Recorded data —
......
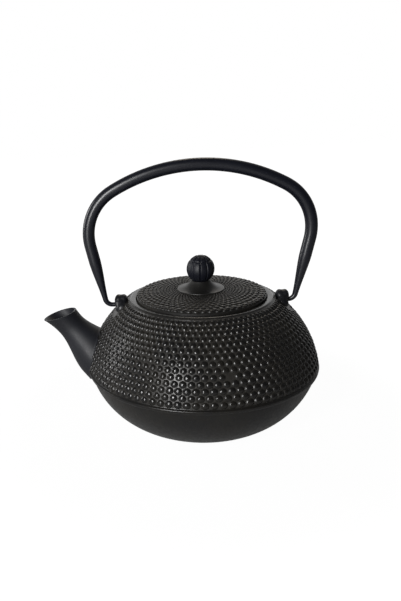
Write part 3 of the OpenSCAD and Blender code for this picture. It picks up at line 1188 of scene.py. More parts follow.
    def outward(self, point: np.ndarray) -> np.ndarray:
        """Direction straight out of the ground's surface.

        Args:
            point: A point near the surface.

        Returns:
            The direction, of unit length.
        """
        shifts = np.concatenate([np.eye(3), -np.eye(3)]) * FINE
        d = self.distance(point + shifts)
        slope = (d[:3] - d[3:]) / (2 * FINE)
        return slope / np.linalg.norm(slope)


@dataclass(frozen=True)
class Spout:
    """The spout: a leaning tube with a sloping mouth that flows into the belly through a fillet."""

    shape: PotShape
    mouth: Pair = (-99.6, 81.7)
    lean: float = math.radians(53)
    slope: float = math.radians(15.6)
    mouth_r: float = 11.0
    throat_r: float = 9.9
    throat_at: float = 10.0
    root_r: float = 18.5
    root_at: float = 42.0
    wall: float = 2.2
    lip_wall: float = 1.2
    sag: float = 2.4
    fillet: float = 1.8
    lip: float = 0.4
    sunk: float = 0.9
    sides: int = 112

    @property
    def way(self) -> np.ndarray:
        """Direction of the axis, from the mouth into the pot."""
        return np.array([math.cos(self.lean), 0.0, -math.sin(self.lean)])

    @property
    def over(self) -> np.ndarray:
        """Direction across the axis, towards the top of the spout."""
        return np.array([math.sin(self.lean), 0.0, math.cos(self.lean)])

    def radius(self, s: float, psi: float = 0.0) -> float:
        """Radius of the outside.

        Args:
            s: Distance from the mouth along the axis.
            psi: Angle round the axis, from the top.

        Returns:
            The radius, a little less under the root.
        """
        if s < self.throat_at:
            return self.throat_r + (self.mouth_r - self.throat_r) * (1 - s / self.throat_at) ** 2
        swell = float(ease((s - self.throat_at) / (self.root_at - self.throat_at)))
        return self.throat_r + (self.root_r - self.throat_r - self.sag * max(0.0, -math.cos(psi))) * swell

    def spoke(self, psi: float) -> np.ndarray:
        """Direction straight away from the axis, at an angle from its top."""
        return math.cos(psi) * self.over + math.sin(psi) * ACROSS

    def thick(self, s: float) -> float:
        """Thickness of the wall, thinner at the lip."""
        return self.lip_wall + (self.wall - self.lip_wall) * float(ease(s / self.throat_at))

    def point(self, psi: float, s: float, inset: float = 0.0) -> np.ndarray:
        """A point of the outside, or of a surface inside it.

        Args:
            psi: Angle round the axis, from the top.
            s: Distance from the mouth along the axis.
            inset: Distance inside the outside.

        Returns:
            The point.
        """
        origin = np.array([self.mouth[0], 0.0, self.mouth[1]])
        return origin + self.way * s + self.spoke(psi) * (self.radius(s, psi) - inset)

    def normal(self, psi: float, s: float) -> np.ndarray:
        """Direction straight out of the spout's outside.

        Args:
            psi: Angle round the axis, from the top.
            s: Distance from the mouth along the axis.

        Returns:
            The direction, of unit length.
        """
        rise = (self.radius(s + FINE, psi) - self.radius(s - FINE, psi)) / (2 * FINE)
        out = self.spoke(psi) - self.way * rise
        return out / np.linalg.norm(out)

    def start(self, psi: float, inset: float) -> float:
        """Where the sloping mouth cuts a line of the spout.

        Args:
            psi: Angle of the line round the axis, from the top.
            inset: How far it lies inside the outside.

        Returns:
            The distance along the axis.
        """
        above = np.array([-math.sin(self.slope), 0.0, math.cos(self.slope)])
        over, way = float(self.over @ above), float(self.way @ above)
        s = 0.0
        for _ in range(12):
            s = -(self.radius(s, psi) - inset) * math.cos(psi) * over / way
        return s

    def reach(self, test: Callable[[float], float]) -> float:
        """First place along the axis where a test turns negative.

        Args:
            test: What is tested, as a function of the distance along the axis.

        Returns:
            The distance along the axis.
        """
        step, low = 0.5, 2.0
        while test(low + step) > 0 and low < self.root_at + 6:
            low += step
        high = low + step
        for _ in range(18):
            middle = (low + high) / 2
            low, high = (middle, high) if test(middle) > 0 else (low, middle)
        return low

    def line(self, psi: float) -> list[np.ndarray]:
        """One closed section: inside, lip, outside and fillet.

        Args:
            psi: The section's angle round the axis, from the top.

        Returns:
            Its points, from the inner end to the fillet's foot.
        """
        shape, q, lip = self.shape, self.fillet, self.lip

        def clear(s: float) -> float:
            """How far the fillet's ball is from touching the pot."""
            return float(shape.distance((self.point(psi, s) + q * self.normal(psi, s))[None])[0]) - q

        def deep(s: float) -> float:
            """How far the inner wall still is from the middle of the pot's wall."""
            return float(shape.distance(self.point(psi, s, self.wall)[None])[0]) + self.sunk

        touch, inner_end = self.reach(clear), self.reach(deep)
        inner, outer = self.start(psi, self.lip_wall), self.start(psi, 0.0)
        places = np.linspace(inner_end, inner + lip, 26)
        section = [self.point(psi, s, self.thick(s - inner)) for s in places]
        edge_in, edge_out = self.point(psi, inner, self.lip_wall), self.point(psi, outer)
        flat = (edge_out - edge_in) / np.linalg.norm(edge_out - edge_in)
        aside, down = flat * lip * 0.12, self.way * lip * 0.2
        section += [edge_in + aside + down, edge_in + flat * lip]
        section += [edge_out - flat * lip, edge_out - aside + down]
        section += [self.point(psi, s) for s in np.linspace(outer + lip, touch, 40)]
        centre = self.point(psi, touch) + q * self.normal(psi, touch)
        a, b = -self.normal(psi, touch), -shape.outward(centre)
        bend = math.acos(float(np.clip(a @ b, -1, 1)))
        for t in np.linspace(0, 1, 10)[1:]:
            way = math.sin((1 - t) * bend) * a + math.sin(t * bend) * b
            section.append(centre + q * way / math.sin(bend))
        section.append(section[-1] + b * 0.5)
        return section

    def casting(self) -> bpy.types.Object:
        """The spout's own mesh, closed inside the pot's wall.

        Returns:
            The piece.
        """
        rings = np.array([self.line(psi) for psi in turns(self.sides)]).transpose(1, 0, 2)
        points, faces = rings.reshape(-1, 3), tube_faces(len(rings), self.sides, loop=True)
        piece = new_piece("pot_spout", points, faces, SPOUT_IRON, 50.0)
        # Painted glint: the top half millimetre of the lip takes the finish's pale colour.
        height = points[:, 2]
        store(piece.data, "net", ease(1 - (height.max() - height) / 0.5))
        return piece

    def solid(self, name: str, inset: float) -> bpy.types.Object:
        """The spout without its mouth, as one closed solid with a round end.

        Args:
            name: The solid's name.
            inset: How far it lies inside the spout's outside.

        Returns:
            The solid.
        """
        angles = turns(72)
        rings = [[self.point(psi, s, inset) for psi in angles] for s in np.linspace(14.0, self.root_at, 20)]
        middle = np.array([self.mouth[0], 0.0, self.mouth[1]]) + self.way * self.root_at
        for turn in np.linspace(0.2, 1.45, 6):
            deep = self.way * (self.root_r - inset) * math.sin(turn)
            reach = [(self.radius(self.root_at, psi) - inset) * math.cos(turn) for psi in angles]
            rings.append([middle + self.spoke(psi) * r + deep for psi, r in zip(angles, reach)])
        points, faces = capped(np.array(rings))
        return new_piece(name, points, faces, INSIDE)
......
Directive —
Return the whole listing exactly, with every line included.

Exercise answer —
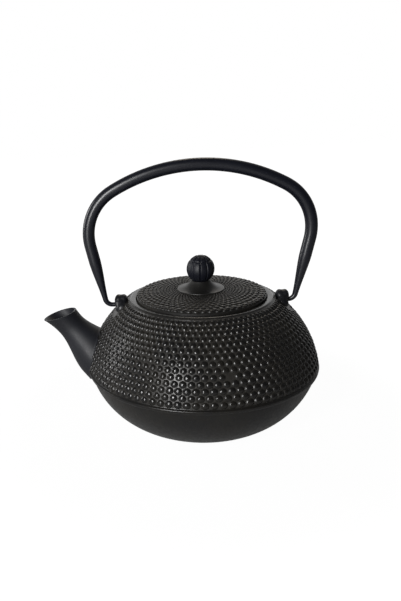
Write part 3 of the OpenSCAD and Blender code for this picture. It picks up at line 1188 of scene.py. More parts follow.
    def outward(self, point: np.ndarray) -> np.ndarray:
        """Direction straight out of the ground's surface.

        Args:
            point: A point near the surface.

        Returns:
            The direction, of unit length.
        """
        shifts = np.concatenate([np.eye(3), -np.eye(3)]) * FINE
        d = self.distance(point + shifts)
        slope = (d[:3] - d[3:]) / (2 * FINE)
        return slope / np.linalg.norm(slope)


@dataclass(frozen=True)
class Spout:
    """The spout: a leaning tube with a sloping mouth that flows into the belly through a fillet."""

    shape: PotShape
    mouth: Pair = (-99.6, 81.7)
    lean: float = math.radians(53)
    slope: float = math.radians(15.6)
    mouth_r: float = 11.0
    throat_r: float = 9.9
    throat_at: float = 10.0
    root_r: float = 18.5
    root_at: float = 42.0
    wall: float = 2.2
    lip_wall: float = 1.2
    sag: float = 2.4
    fillet: float = 1.8
    lip: float = 0.4
    sunk: float = 0.9
    sides: int = 112

    @property
    def way(self) -> np.ndarray:
        """Direction of the axis, from the mouth into the pot."""
        return np.array([math.cos(self.lean), 0.0, -math.sin(self.lean)])

    @property
    def over(self) -> np.ndarray:
        """Direction across the axis, towards the top of the spout."""
        return np.array([math.sin(self.lean), 0.0, math.cos(self.lean)])

    def radius(self, s: float, psi: float = 0.0) -> float:
        """Radius of the outside.

        Args:
            s: Distance from the mouth along the axis.
            psi: Angle round the axis, from the top.

        Returns:
            The radius, a little less under the root.
        """
        if s < self.throat_at:
            return self.throat_r + (self.mouth_r - self.throat_r) * (1 - s / self.throat_at) ** 2
        swell = float(ease((s - self.throat_at) / (self.root_at - self.throat_at)))
        return self.throat_r + (self.root_r - self.throat_r - self.sag * max(0.0, -math.cos(psi))) * swell

    def spoke(self, psi: float) -> np.ndarray:
        """Direction straight away from the axis, at an angle from its top."""
        return math.cos(psi) * self.over + math.sin(psi) * ACROSS

    def thick(self, s: float) -> float:
        """Thickness of the wall, thinner at the lip."""
        return self.lip_wall + (self.wall - self.lip_wall) * float(ease(s / self.throat_at))

    def point(self, psi: float, s: float, inset: float = 0.0) -> np.ndarray:
        """A point of the outside, or of a surface inside it.

        Args:
            psi: Angle round the axis, from the top.
            s: Distance from the mouth along the axis.
            inset: Distance inside the outside.

        Returns:
            The point.
        """
        origin = np.array([self.mouth[0], 0.0, self.mouth[1]])
        return origin + self.way * s + self.spoke(psi) * (self.radius(s, psi) - inset)

    def normal(self, psi: float, s: float) -> np.ndarray:
        """Direction straight out of the spout's outside.

        Args:
            psi: Angle round the axis, from the top.
            s: Distance from the mouth along the axis.

        Returns:
            The direction, of unit length.
        """
        rise = (self.radius(s + FINE, psi) - self.radius(s - FINE, psi)) / (2 * FINE)
        out = self.spoke(psi) - self.way * rise
        return out / np.linalg.norm(out)

    def start(self, psi: float, inset: float) -> float:
        """Where the sloping mouth cuts a line of the spout.

        Args:
            psi: Angle of the line round the axis, from the top.
            inset: How far it lies inside the outside.

        Returns:
            The distance along the axis.
        """
        above = np.array([-math.sin(self.slope), 0.0, math.cos(self.slope)])
        over, way = float(self.over @ above), float(self.way @ above)
        s = 0.0
        for _ in range(12):
            s = -(self.radius(s, psi) - inset) * math.cos(psi) * over / way
        return s

    def reach(self, test: Callable[[float], float]) -> float:
        """First place along the axis where a test turns negative.

        Args:
            test: What is tested, as a function of the distance along the axis.

        Returns:
            The distance along the axis.
        """
        step, low = 0.5, 2.0
        while test(low + step) > 0 and low < self.root_at + 6:
            low += step
        high = low + step
        for _ in range(18):
            middle = (low + high) / 2
            low, high = (middle, high) if test(middle) > 0 else (low, middle)
        return low

    def line(self, psi: float) -> list[np.ndarray]:
        """One closed section: inside, lip, outside and fillet.

        Args:
            psi: The section's angle round the axis, from the top.

        Returns:
            Its points, from the inner end to the fillet's foot.
        """
        shape, q, lip = self.shape, self.fillet, self.lip

        def clear(s: float) -> float:
            """How far the fillet's ball is from touching the pot."""
            return float(shape.distance((self.point(psi, s) + q * self.normal(psi, s))[None])[0]) - q

        def deep(s: float) -> float:
            """How far the inner wall still is from the middle of the pot's wall."""
            return float(shape.distance(self.point(psi, s, self.wall)[None])[0]) + self.sunk

        touch, inner_end = self.reach(clear), self.reach(deep)
        inner, outer = self.start(psi, self.lip_wall), self.start(psi, 0.0)
        places = np.linspace(inner_end, inner + lip, 26)
        section = [self.point(psi, s, self.thick(s - inner)) for s in places]
        edge_in, edge_out = self.point(psi, inner, self.lip_wall), self.point(psi, outer)
        flat = (edge_out - edge_in) / np.linalg.norm(edge_out - edge_in)
        aside, down = flat * lip * 0.12, self.way * lip * 0.2
        section += [edge_in + aside + down, edge_in + flat * lip]
        section += [edge_out - flat * lip, edge_out - aside + down]
        section += [self.point(psi, s) for s in np.linspace(outer + lip, touch, 40)]
        centre = self.point(psi, touch) + q * self.normal(psi, touch)
        a, b = -self.normal(psi, touch), -shape.outward(centre)
        bend = math.acos(float(np.clip(a @ b, -1, 1)))
        for t in np.linspace(0, 1, 10)[1:]:
            way = math.sin((1 - t) * bend) * a + math.sin(t * bend) * b
            section.append(centre + q * way / math.sin(bend))
        section.append(section[-1] + b * 0.5)
        return section

    def casting(self) -> bpy.types.Object:
        """The spout's own mesh, closed inside the pot's wall.

        Returns:
            The piece.
        """
        rings = np.array([self.line(psi) for psi in turns(self.sides)]).transpose(1, 0, 2)
        points, faces = rings.reshape(-1, 3), tube_faces(len(rings), self.sides, loop=True)
        piece = new_piece("pot_spout", points, faces, SPOUT_IRON, 50.0)
        # Painted glint: the top half millimetre of the lip takes the finish's pale colour.
        height = points[:, 2]
        store(piece.data, "net", ease(1 - (height.max() - height) / 0.5))
        return piece

    def solid(self, name: str, inset: float) -> bpy.types.Object:
        """The spout without its mouth, as one closed solid with a round end.

        Args:
            name: The solid's name.
            inset: How far it lies inside the spout's outside.

        Returns:
            The solid.
        """
        angles = turns(72)
        rings = [[self.point(psi, s, inset) for psi in angles] for s in np.linspace(14.0, self.root_at, 20)]
        middle = np.array([self.mouth[0], 0.0, self.mouth[1]]) + self.way * self.root_at
        for turn in np.linspace(0.2, 1.45, 6):
            deep = self.way * (self.root_r - inset) * math.sin(turn)
            reach = [(self.radius(self.root_at, psi) - inset) * math.cos(turn) for psi in angles]
            rings.append([middle + self.spoke(psi) * r + deep for psi, r in zip(angles, reach)])
        points, faces = capped(np.array(rings))
        return new_piece(name, points, faces, INSIDE)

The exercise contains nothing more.